On retrouve, dans ce film dont la mise en scène sobre et efficace s’efface derrière le sujet, un plaisir palpable à raconter une histoire sans prendre les gens pour des idiots. Du bon cinoche, qui ne cherche pas à réinventer le 7e art, mais l’exploite intelligemment. "Dès l’écriture, la notion de plaisir était importante, autant pour nous, comme scénaristes, que pour le spectateur. Un peu comme dans Shining, dans lequel on prend plaisir à avoir peur."
Avec une remarquable économie de moyens, et des acteurs tous excellents, Dominik Moll remet au goût du jour un certain classicisme, dont le plus illustre représentant est certainement Alfred Hitchcock. Une référence qui ne pèse jamais sur le film de cet hitchcockien invétéré, qui admire également les romans de Patricia Highsmith. "Je n’ai jamais envisagé le film comme un hommage à Hitchcock, explique Moll, mais s’il y a une influence, c’est plus dans l’esprit, et dans une manière ludique et curieuse d’aborder le cinéma. Et aussi dans la notion de plaisir. On sent chez Hitchcock un vrai plaisir de fabrication. Et c’est quelque chose de très important pour moi, autant comme cinéaste que comme spectateur."
Film diablement bien ficelé, Harry, un ami qui vous veut du bien est le fruit d’une maîtrise discrète dont Dominik Moll a bien du mal à expliquer les rouages. "Beaucoup de spectateurs se font une fausse idée du travail de réalisateur, en pensant que tout est intellectualisé, qu’on sait à chaque fois, exactement ce qu’on fait et ce que ça va créer comme sens, comme impact sur le spectateur. Ça arrive, mais les choses se font de façon beaucoup plus intuitive."

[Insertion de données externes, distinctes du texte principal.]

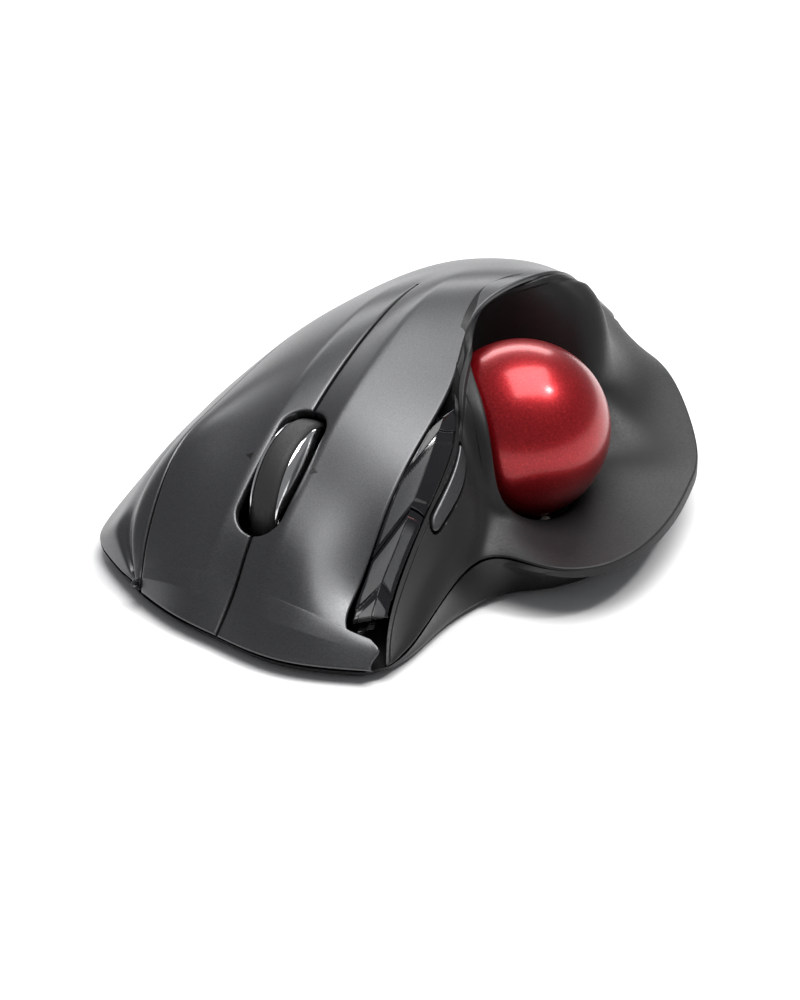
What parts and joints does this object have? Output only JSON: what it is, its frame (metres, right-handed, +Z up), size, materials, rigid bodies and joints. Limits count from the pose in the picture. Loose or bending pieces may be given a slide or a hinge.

Happé par la tournée promotionnelle internationale de son film (lorsque nous l’avons rencontré, Dominik Moll arrivait du Festival de Toronto, avant de repartir ailleurs), le cinéaste n’a pas encore eu le temps de penser à son prochain film, tout en sachant qu’il retravaillera avec le même scénariste et le même producteur. Peut-être une histoire de type débordé… Pourquoi pas un cinéaste?!